Best of all, and the main reason for our trip together, we visited places rich with my childhood and growing-up memories. The apartment building my father owned (where I lived for the first four years of my life). The two-story house on a tree-lined street, with its twin gables hugging a small front balcony (where I lived until I was seventeen). Three houses away, lush Volunteer Park with its historic indoor botanical garden Conservatory (where I escaped to as a teenager, learning to love nature though ensconced in a wire-strewn city paved in cement), and its 1933 Art Deco building Art Museum with two stone camel guardians in front (which I loved to climb on to look out to the not-so-far-away waters of Puget Sound), and its more-than-75-foot red brick Water Tower built in 1906, with 107 interior steps spiraling upwards inside its perimeter to a lookout on top (where I could see beyond my capture to distant snowcapped mountains and other faraway possibilities). One of my grandsons counted the steps. I had thought there were 197 steps, again confirming my sometimes-faulty memory.
We drove by my grade school, three blocks away from my house next to Volunteer Park. The large three-story wooden structure I remember is gone, replaced by a sprawling one-story building.
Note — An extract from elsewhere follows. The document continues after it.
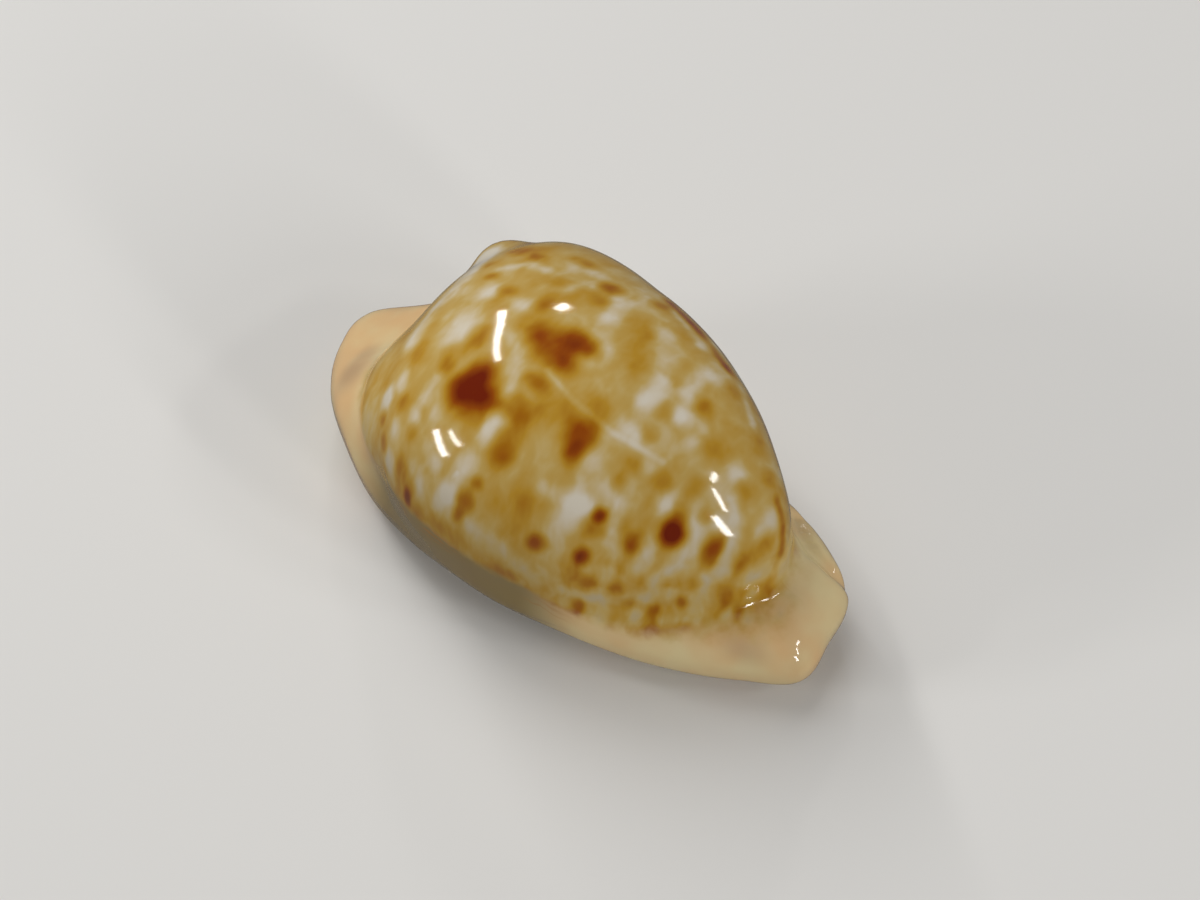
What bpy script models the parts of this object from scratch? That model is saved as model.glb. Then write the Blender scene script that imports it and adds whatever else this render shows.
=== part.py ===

The area in front where I played as a child, and where in the spring a May pole was erected and hung with long crepe paper streamers, is now a drop-off area for cars.
My daughter took photos of her boys with me in front of Garfield High, its iconic multi-tiered stairs front entrance now hugged by The Quincy Jones Performing Arts Center. I remember climbing those vast stairs on my first day, awed and frightened at the same time. It seemed so BIG then; it looks smaller and more condensed now.
Opened in 1938, Ivar’s Acres of Clams still hugs the waterfront, though two of its fluorescent letters were out when I saw it this time. Somehow, I related. My mother, father, brother, and I used to park across the street under the Alaskan Way Viaduct, now torn down, replaced by a 6-lane surface road. Not seeing the Viaduct was somewhat disorienting to me.
Smith Tower, located in the heart of downtown Pioneer Square, became Seattle’s first skyscraper in 1914 and the tallest building west of the Mississippi River until 1931. It remained the tallest building on the U.S. West Coast until the Space Needle overtook it in 1962, the year I graduated from high school. It’s now dwarfed by skyscrapers, the tallest being the 76-story Columbia Center completed in 1985, which rises 937 feet. My memory of Smith Tower towering over my birth-city is almost obliterated, insignificant in a skyline of seemingly endless glass and steel.
Going down memory lane in Seattle with my family was a cherished time for me, one that will provide hours of happy recall in the days and years to come. Nevertheless, of one thing I am certain. Each member of the family will remember it differently, each bringing to their experience all the nuances of their emotions, tactile encounters, visual intakes, meals eaten, sounds heard, thoughts pondered. Later, as together we recall our trip, what only matters are our responses to each other and to life each sunrise moment.